November 4, 2016 at 6:43 am
First off. What triggers a plan re-cache? I always thought it was simply a timing thing. Say, if it hasn't been called in N number of minutes or hasn’t been cached in N number of days.
The reason I ask is because I have a proc that calls 10 other procs. None of which have input params. I'm trying to analyze why every now and again it takes ten times longer than it should. I'm storing off every statistic under the sun for all stored procedure calls over time so I can see when the issue occurs. Just don’t know why yet. Today I happened to notice that these long run time happen to be right after the procs exe plan is cached. I looked around and most sites say I should use recompile. I don’t think that will solve my issue. I suspect that would make every run longer
I'm going to attempt to attach the stats related to the giving proc in question. Each record represents one of the long running examples of the proc running long. You will notice the last_elapsed_time is greater than 900000000 microseconds. A normal run is around 200000000 microseconds.
November 4, 2016 at 6:59 am
Plans can be aged out of cache, how long that takes is dependant on memory pressure, among other things. Plans also can be removed due to data changes on tables they refer to (via stats updates), or table definition changes, procedure definition changes, index changes, some server config changes, database restores.
That said, a compile is not likely to cause a 10x increase in duration, compiles are usually fast. Could be data caching too (every entry in your spreadsheet has physical reads > 0, but I have nothing to compare it to). Could also be an inappropriate plan, bad parameter sniffing, that kind of thing, can't tell without the plans and/or the procedure's definition.
If you have access to Pluralsight (or if you don't, are willing to take a trial membership), I have a course on bad parameter sniffing that may help you with that. Alternately, if you're happy posting more information here, we may be able to help pinpoint the problem.
Gail Shaw
Microsoft Certified Master: SQL Server, MVP, M.Sc (Comp Sci)
SQL In The Wild: Discussions on DB performance with occasional diversions into recoverability
November 4, 2016 at 7:39 am
Attaching last 1000 calls good and bad. I highlighted a few that cause a timeout who’s last elapsed time was over 900000000. I don’t see anything that stands out.

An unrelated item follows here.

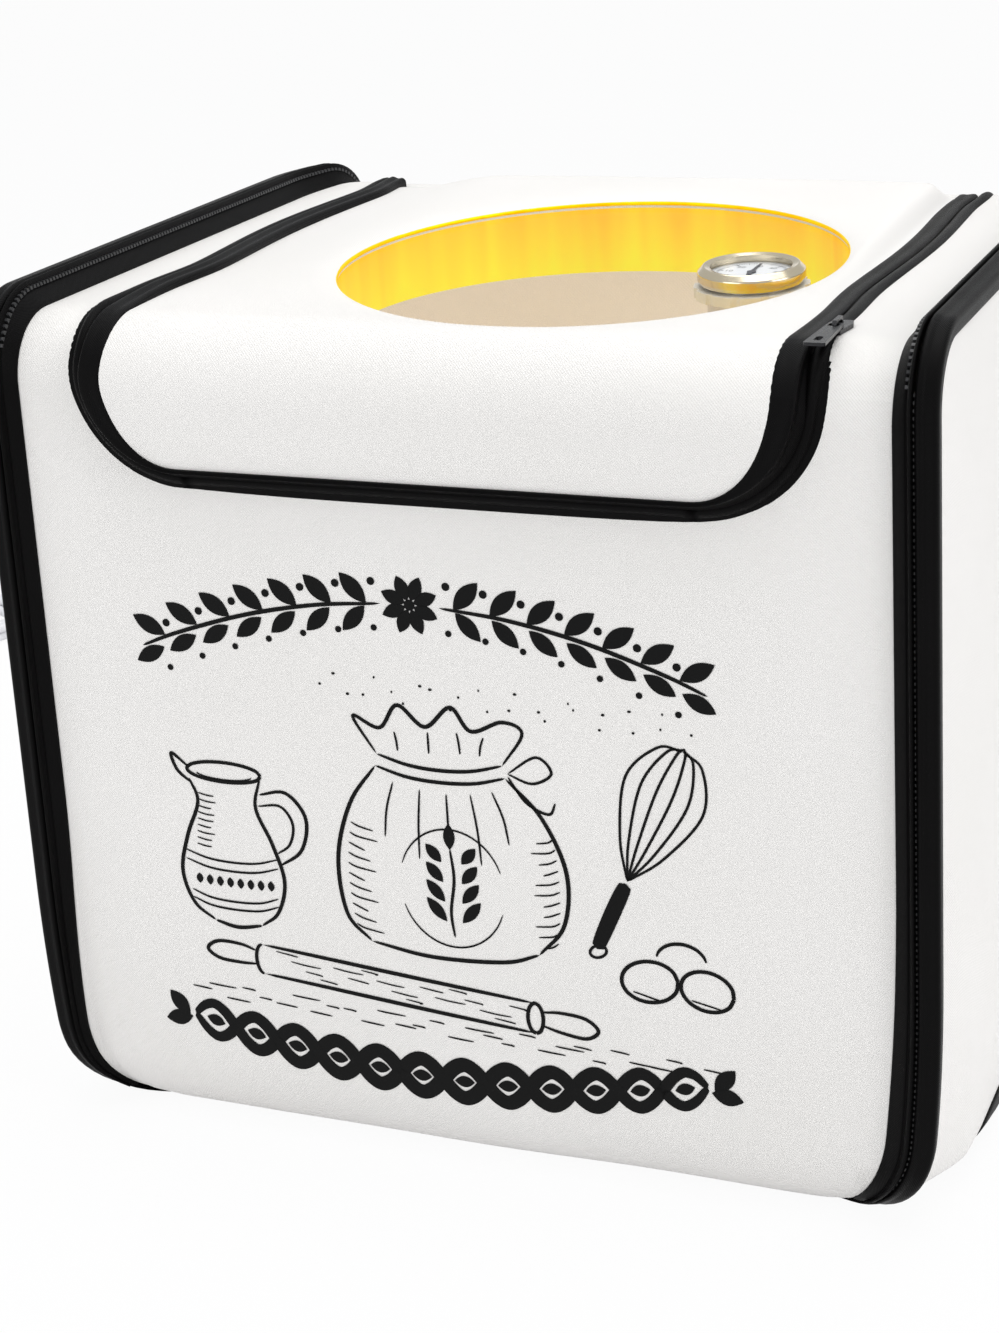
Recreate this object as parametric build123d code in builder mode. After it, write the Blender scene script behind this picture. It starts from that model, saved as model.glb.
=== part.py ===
"""Folding dough proofer: a zip-up insulated fabric box with a round window, a dial
thermometer in its lid, a heating mat on its floor and a mains lead with a controller.

Millimetres, +Z up, front towards -Y. The origin is at the middle of the footprint,
on the surface that the box stands on.
"""

import os
from math import atan, cos, degrees, pi, radians, sin, tan

from build123d import *

os.makedirs("parts", exist_ok=True)

# ---------------------------------------------------------------- driving dimensions
width = 380.0  # over both side panels
depth = 320.0  # over the crests of the side zips
height = 350.0  # to the crests of the side zips

wall = 10.0  # front, back, base and top, through cover, core and lining
skin = 1.5  # cover and lining fabric
ply_gap = 0.2  # between the plies of a wall
side_thickness = 8.0  # each side panel
panel_corner = 30.0  # corner radius of the side panels
sleeve_corner = 26.0  # corner radius of the sleeve that they close
crest_front = 4.0  # side zips above the front and the back
crest_top = 9.0  # side zips above the top
running_gap = 0.3  # between bodies that move past each other
mitre_gap = 0.4  # across a folding corner

fold_in = 16.0  # folding pivots, inwards from the front and back faces
fold_up = 30.0  # folding pivots, from the base and from the top

frame_side = 48.0  # from the outer face of a side panel to the lid zip
lid_hinge_y = 130.0  # rear edge of the lid
lid_hinge_rise = 4.0  # hinge line above the top
lid_thickness = 24.0
apron_proud = 8.6  # padded apron in front of the front wall
apron_drop = 55.0  # apron's lower edge below the top
apron_corner = 40.0
lid_corner = 28.0  # between lid and apron
crown_slope = degrees(atan(0.035))  # padded lid rises towards its rear
crown_margin = 8.5  # flat edge of the lid outside its crown
crown_shoulder = 18.0  # slope at its rear
crown_side = 4.0  # slope at its sides

window_left = 59.5  # from the lid zip to the window
window_right = 18.5
window_front = 1.6  # from the crown's front
film_thickness = 0.8
film_hem = 4.0  # film held under the lid cover
reveal_wall = 2.0  # foil-faced wall of the window's well

gauge_inset = 27.8  # thermometer's axis, from the window's rim
gauge_bearing = -15.3  # degrees, seen from the window's middle
gauge_radius = 21.0
gauge_rise = 7.0
gauge_case_radius = 17.5
gauge_case_depth = 14.0
gauge_flange = 1.4  # cup's rim on the film
cup_wall = 1.2
bezel_lip = 1.6
dial_rise = 3.2  # dial's face above the film
spindle_radius = 0.9
needle_length = 12.5
needle_hub = 1.8
spiral_turns = 4.5
spiral_width = 5.0

tape_width = 8.0  # each half of the lid zip
tape_thickness = 1.2
band_width = 14.0  # each sleeve half of a side zip
band_edge = 0.8  # its thin edge
binding_width = 6.0  # rim of a side panel

slider_length = 16.0
slider_width = 9.0
slider_nose = 5.5
slider_height = 1.6
bridge_height = 2.9
bridge_bar = 1.0
bridge_foot = 1.4
bridge_width = 1.6
bridge_rear = -6.0  # ends of the bridge, from the slider's middle
bridge_front = 4.0
pull_length = 30.0
pull_width = 8.0
pull_thickness = 1.2
pull_eye = 3.8
side_slider_z = 80.0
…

I thought param sniffing was from local variables or input params. These procs have neither. This stored proc calls 8 other stored procs. Each of them is doing an insert then update to a table. In the interim I’m going to write off the records affected by each update and insert to see if I can find a pattern. I would have thought I would have seen a spike in reads or writes if that was the issues thought
November 4, 2016 at 7:49 am
Yeah, parameter sniffing is parameters or variables. Bad plans is still possible, though less likely.
I suspect you're going to have to look at the plans, see if they're different at different times, look at the waits the queries incur, you might be getting lock waits, you might be getting IO waits, etc.
There's not enough information in the query stats DMV do make a diagnosis, you're going to need to drill in in more detail. Especially since the ones you highlighted as timing out had lower than average CPU time and lower than average logical and physical reads.
Gail Shaw
Microsoft Certified Master: SQL Server, MVP, M.Sc (Comp Sci)
SQL In The Wild: Discussions on DB performance with occasional diversions into recoverability
November 4, 2016 at 8:03 am
That was my though so I moved the data and log file on their own drives. I had several other dbs that were on the same data and log drive as this one that were pegging the io at times. Still getting the same timeouts. The db in question is sales force data. Physical drives by the way.
I'm storing the sp whoisactive stats and not seeing any blocking. I think I may be storing wait stats over time. I need to check
November 4, 2016 at 8:48 am
Changing cost threshold for parallelism could also invalidate plans.
Let us see the code and/or plan.
If anything, I am guessing the query may not be optimum.
I have seen option(recompile) work wonders as it resolves and simplifies the query logic based on the parameters provided.
Since your query takes ages to execute and executes once an hour, an option(recompile) may not be the worst thing to try.
Note, this is not sp_recompile, it is an option put at the end of the query.
Many physical reads per execution, which could mean that the high duration is due to having to hit disk.
Probably bad advice, but the best I can do with extremely limited flying blind information.